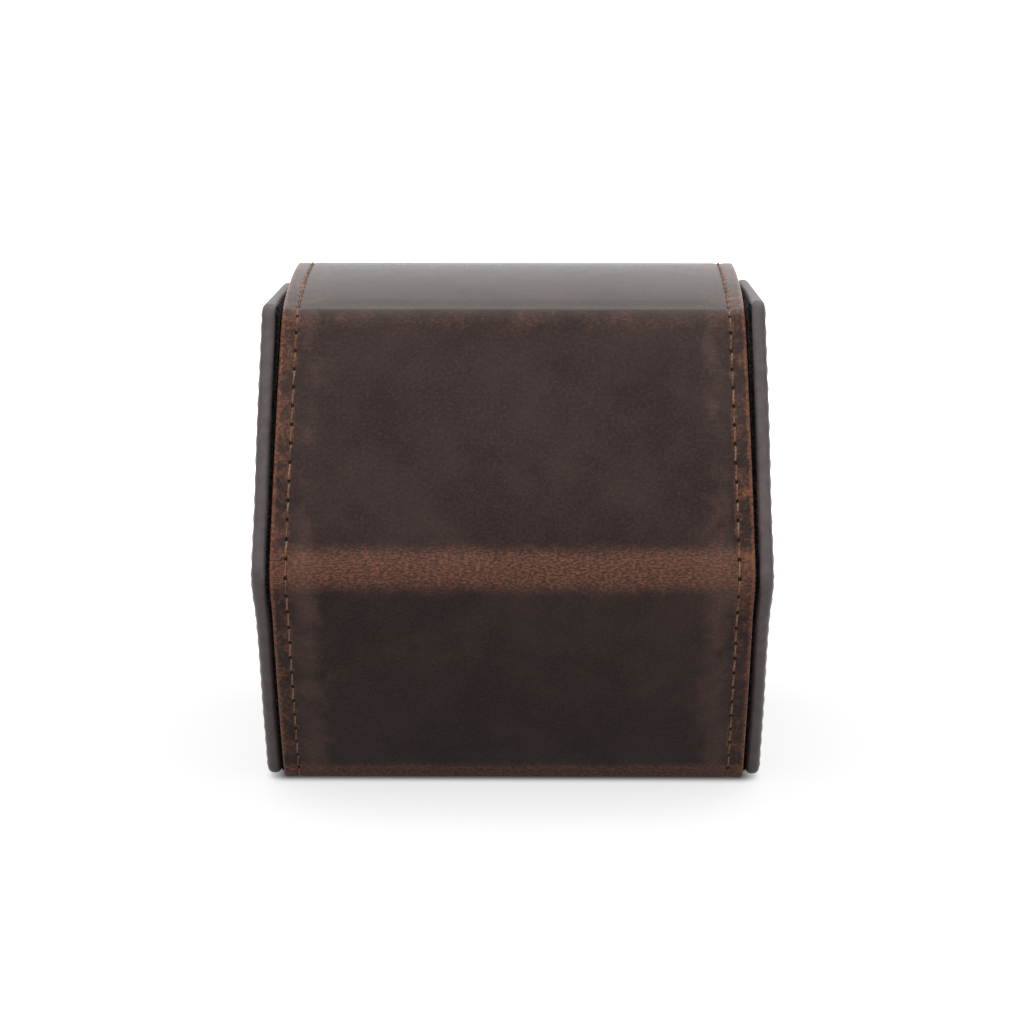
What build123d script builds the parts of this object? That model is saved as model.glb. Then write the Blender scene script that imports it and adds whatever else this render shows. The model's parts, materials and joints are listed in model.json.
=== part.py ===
"""Hexagonal leather watch case, millimetres.

The case lies on its flat base. X runs along the prism, from end panel to end panel. The hinge side of the
wrap is at -Y and the closing flap at +Y. The origin is the middle of the base, on the ground.
"""
from build123d import *
import math
import os

# Outline of the closed case, across the prism: sharp corners before the folds are rounded
base_half_depth = 26.2      # centre to the corner between base and lower face
ridge_half_depth = 48.9     # centre to the ridge, half way up
ridge_height = 41.6
top_half_depth = 24.4       # centre to the corner between upper face and top
top_height = 83.4
face_crown = 1.1            # outward bow of the four sloping faces
top_crown = 0.6             # outward bow of the top face
ridge_fold_radius = 9.0     # bend of the leather at the two ridges
top_fold_radius = 4.8       # sharper bend at the two top corners
base_fold_radius = 6.0      # bend of the leather at the two base corners

# Layers of the wrap
leather_thickness = 1.6
board_thickness = 1.8
lining_thickness = 0.9
board_fold_margin = 6.0     # board edge to the fold's sharp corner
board_side_margin = 5.6     # board edge to the side edge of the wrap
tray_half_width = 40.6
lid_half_width = 40.0
slit_half_gap = 0.1         # each side of the cut through the wrap at a moving fold

# Closing flap and the front wall behind it
flap_length = 31.0          # along the lower front face, from the front ridge
flap_corner_radius = 13.0
flap_board_thickness = 1.2
flap_lining_thickness = 0.8
flap_board_edge = 5.6       # board edge to the flap's free edges
flap_wall_gap = 0.6         # flap lining to the front wall
wall_top_drop = 2.2         # front wall's top edge below the ridge
magnet_diameter = 12.0
magnet_spacing = 44.0
magnet_drop = 20.0          # magnet centres below the front ridge, along the face
magnet_play = 0.15

# Stitching
seam_inset = 2.7            # seam to the side edge of the wrap
stitch_pitch = 3.38
stitch_length = 2.6
thread_width = 0.6
thread_height = 0.35
thread_bed = 0.12           # low continuous thread between the stitches
fold_stitch_margin = 5.0    # first stitch to the fold's sharp corner

# End panels
panel_thickness = 2.4
panel_lining_thickness = 0.6
panel_board_thickness = 1.0
panel_board_inset = 6.0
panel_edge_radius = 1.0     # rounded and painted edge
panel_corner_radius = 2.8
panel_ground_gap = 0.45     # panel's lower edge above the ground
panel_reveal = 0.8          # panel's edge beyond the wrap at ridge and top
panel_front_drop = 4.6      # the top edge falls towards the front
panel_seam_inset = 2.9

# Gusset strip in the tray's inner corners
gusset_thickness = 0.8
gusset_flange = 4.6
gusset_rise = 5.0

# Watch cushion
cushion_half_length = 37.0
cushion_half_depth = 26.0
cushion_half_height = 22.0
cushion_corner_radius = 16.0
cushion_crown = 1.5         # outward bow of the four sides of its section
cushion_end_shrink = 8.0    # how much the section shrinks at the very ends
cushion_shoulder = 5.0      # length of the drawn-in end
cushion_cover_thickness = 1.0
cushion_cap_length = 3.0
cushion_seat_gap = 0.3

wall_thickness = leather_thickness + board_thickness + lining_thickness
flap_thickness = leather_thickness + flap_board_thickness + flap_lining_thickness
lower_face_length = math.hypot(ridge_half_depth - base_half_depth, ridge_height)
lower_face_slope = (ridge_half_depth - base_half_depth) / lower_face_length
lower_face_rise = ridge_height / lower_face_length
front_shift = (flap_thickness + flap_wall_gap) / lower_face_rise
wall_top_height = ridge_height - wall_top_drop
board_depth = leather_thickness + board_thickness
flap_board_depth = leather_thickness + flap_board_thickness
panel_outer_x = tray_half_width + panel_lining_thickness + panel_thickness
reach = 3 * ridge_half_depth

# Corners of the outline as (depth, height)
base_back = (-base_half_depth, 0)
ridge_back = (-ridge_half_depth, ridge_height)
top_back = (-top_half_depth, top_height)
top_front = (top_half_depth, top_height)
ridge_front = (ridge_half_depth, ridge_height)
base_front = (base_half_depth, 0)
middle = (0, ridge_height)

# The three lid panels and the three tray faces, each between two corners
lid_panels = {
    "upper_back": (ridge_back, top_back),
    "top": (top_back, top_front),
    "upper_front": (top_front, ridge_front),
}
shifted_ridge_front = (ridge_half_depth - front_shift, ridge_height)
shifted_base_front = (base_half_depth - front_shift, 0)
tray_faces = {
    "lower_back": (base_back, ridge_back),
    "base": (shifted_base_front, base_back),
    "lower_front": (shifted_ridge_front, shifted_base_front),
}

# Radius of the folds between two heights, from the base up
folds = [
    (-ridge_height, ridge_height / 2, base_fold_radius),
    (ridge_height / 2, (ridge_height + top_height) / 2, ridge_fold_radius),
    ((ridge_height + top_height) / 2, reach, top_fold_radius),
]


def bow(first, second, crown):
    """Centre and radius of the arc that a face bows out to, between two corners taken clockwise."""
    chord = Vector(*second) - Vector(*first)
    radius = (chord.length ** 2 / 4 + crown ** 2) / (2 * crown)
    outward = Vector(-chord.Y, chord.X).normalized()
    return (Vector(*first) + Vector(*second)) / 2 - outward * (radius - crown), radius


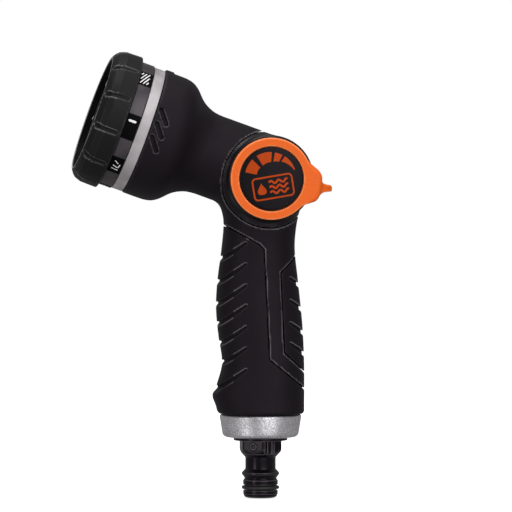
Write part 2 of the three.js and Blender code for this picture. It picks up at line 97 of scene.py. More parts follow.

● EXERCISE
Your task is to print all of the records exactly.

● EXPECTED ANSWER
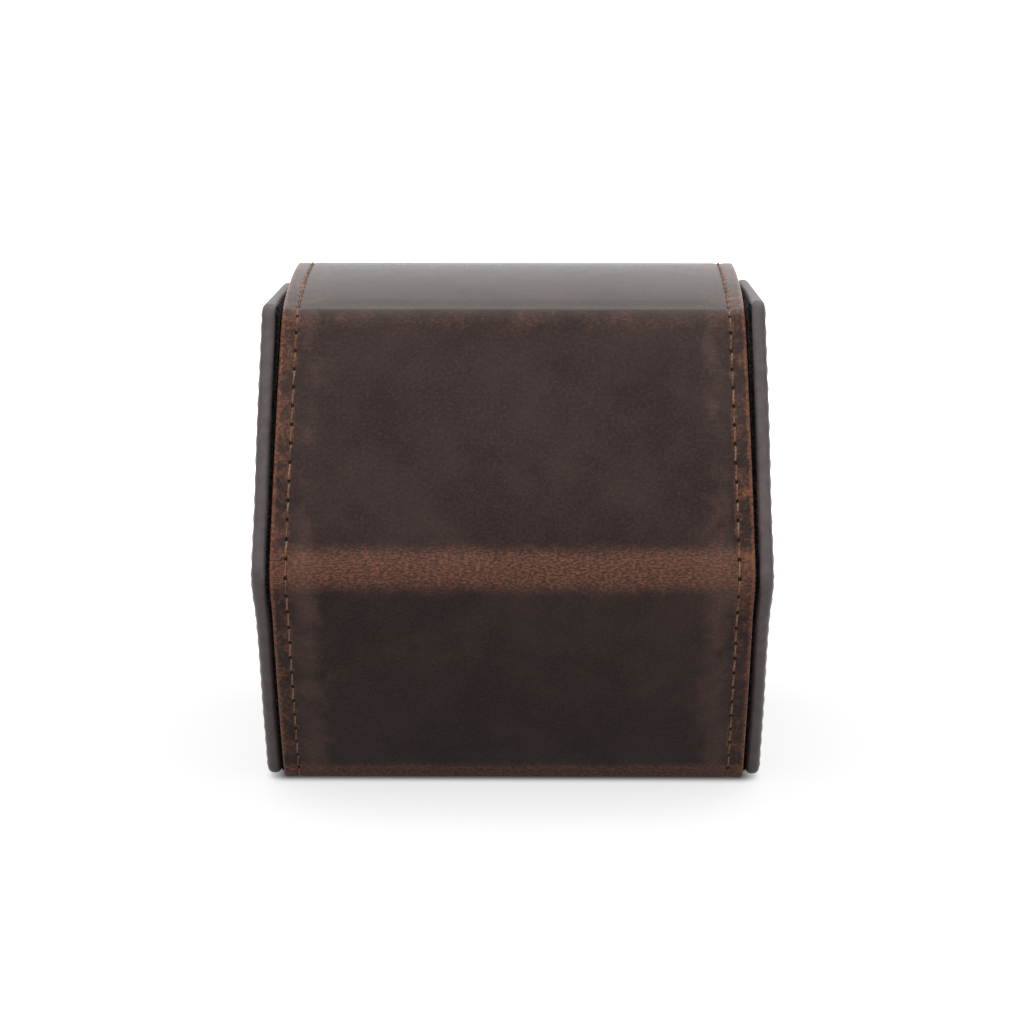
What build123d script builds the parts of this object? That model is saved as model.glb. Then write the Blender scene script that imports it and adds whatever else this render shows. The model's parts, materials and joints are listed in model.json.
=== part.py ===
"""Hexagonal leather watch case, millimetres.

The case lies on its flat base. X runs along the prism, from end panel to end panel. The hinge side of the
wrap is at -Y and the closing flap at +Y. The origin is the middle of the base, on the ground.
"""
from build123d import *
import math
import os

# Outline of the closed case, across the prism: sharp corners before the folds are rounded
base_half_depth = 26.2      # centre to the corner between base and lower face
ridge_half_depth = 48.9     # centre to the ridge, half way up
ridge_height = 41.6
top_half_depth = 24.4       # centre to the corner between upper face and top
top_height = 83.4
face_crown = 1.1            # outward bow of the four sloping faces
top_crown = 0.6             # outward bow of the top face
ridge_fold_radius = 9.0     # bend of the leather at the two ridges
top_fold_radius = 4.8       # sharper bend at the two top corners
base_fold_radius = 6.0      # bend of the leather at the two base corners

# Layers of the wrap
leather_thickness = 1.6
board_thickness = 1.8
lining_thickness = 0.9
board_fold_margin = 6.0     # board edge to the fold's sharp corner
board_side_margin = 5.6     # board edge to the side edge of the wrap
tray_half_width = 40.6
lid_half_width = 40.0
slit_half_gap = 0.1         # each side of the cut through the wrap at a moving fold

# Closing flap and the front wall behind it
flap_length = 31.0          # along the lower front face, from the front ridge
flap_corner_radius = 13.0
flap_board_thickness = 1.2
flap_lining_thickness = 0.8
flap_board_edge = 5.6       # board edge to the flap's free edges
flap_wall_gap = 0.6         # flap lining to the front wall
wall_top_drop = 2.2         # front wall's top edge below the ridge
magnet_diameter = 12.0
magnet_spacing = 44.0
magnet_drop = 20.0          # magnet centres below the front ridge, along the face
magnet_play = 0.15

# Stitching
seam_inset = 2.7            # seam to the side edge of the wrap
stitch_pitch = 3.38
stitch_length = 2.6
thread_width = 0.6
thread_height = 0.35
thread_bed = 0.12           # low continuous thread between the stitches
fold_stitch_margin = 5.0    # first stitch to the fold's sharp corner

# End panels
panel_thickness = 2.4
panel_lining_thickness = 0.6
panel_board_thickness = 1.0
panel_board_inset = 6.0
panel_edge_radius = 1.0     # rounded and painted edge
panel_corner_radius = 2.8
panel_ground_gap = 0.45     # panel's lower edge above the ground
panel_reveal = 0.8          # panel's edge beyond the wrap at ridge and top
panel_front_drop = 4.6      # the top edge falls towards the front
panel_seam_inset = 2.9

# Gusset strip in the tray's inner corners
gusset_thickness = 0.8
gusset_flange = 4.6
gusset_rise = 5.0

# Watch cushion
cushion_half_length = 37.0
cushion_half_depth = 26.0
cushion_half_height = 22.0
cushion_corner_radius = 16.0
cushion_crown = 1.5         # outward bow of the four sides of its section
cushion_end_shrink = 8.0    # how much the section shrinks at the very ends
cushion_shoulder = 5.0      # length of the drawn-in end
cushion_cover_thickness = 1.0
cushion_cap_length = 3.0
cushion_seat_gap = 0.3

wall_thickness = leather_thickness + board_thickness + lining_thickness
flap_thickness = leather_thickness + flap_board_thickness + flap_lining_thickness
lower_face_length = math.hypot(ridge_half_depth - base_half_depth, ridge_height)
lower_face_slope = (ridge_half_depth - base_half_depth) / lower_face_length
lower_face_rise = ridge_height / lower_face_length
front_shift = (flap_thickness + flap_wall_gap) / lower_face_rise
wall_top_height = ridge_height - wall_top_drop
board_depth = leather_thickness + board_thickness
flap_board_depth = leather_thickness + flap_board_thickness
panel_outer_x = tray_half_width + panel_lining_thickness + panel_thickness
reach = 3 * ridge_half_depth

# Corners of the outline as (depth, height)
base_back = (-base_half_depth, 0)
ridge_back = (-ridge_half_depth, ridge_height)
top_back = (-top_half_depth, top_height)
top_front = (top_half_depth, top_height)
ridge_front = (ridge_half_depth, ridge_height)
base_front = (base_half_depth, 0)
middle = (0, ridge_height)

# The three lid panels and the three tray faces, each between two corners
lid_panels = {
    "upper_back": (ridge_back, top_back),
    "top": (top_back, top_front),
    "upper_front": (top_front, ridge_front),
}
shifted_ridge_front = (ridge_half_depth - front_shift, ridge_height)
shifted_base_front = (base_half_depth - front_shift, 0)
tray_faces = {
    "lower_back": (base_back, ridge_back),
    "base": (shifted_base_front, base_back),
    "lower_front": (shifted_ridge_front, shifted_base_front),
}

# Radius of the folds between two heights, from the base up
folds = [
    (-ridge_height, ridge_height / 2, base_fold_radius),
    (ridge_height / 2, (ridge_height + top_height) / 2, ridge_fold_radius),
    ((ridge_height + top_height) / 2, reach, top_fold_radius),
]


def bow(first, second, crown):
    """Centre and radius of the arc that a face bows out to, between two corners taken clockwise."""
    chord = Vector(*second) - Vector(*first)
    radius = (chord.length ** 2 / 4 + crown ** 2) / (2 * crown)
    outward = Vector(-chord.Y, chord.X).normalized()
    return (Vector(*first) + Vector(*second)) / 2 - outward * (radius - crown), radius


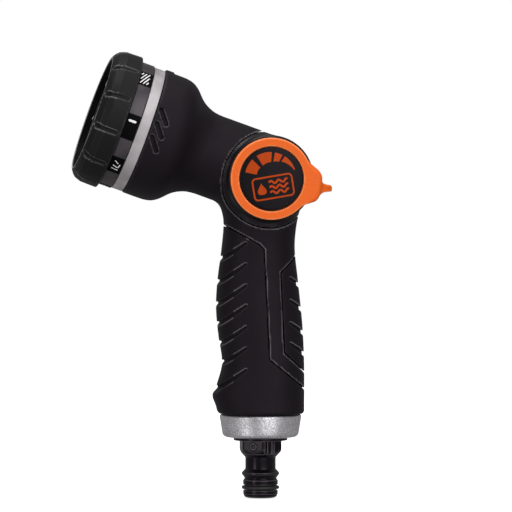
Write part 2 of the three.js and Blender code for this picture. It picks up at line 97 of scene.py. More parts follow.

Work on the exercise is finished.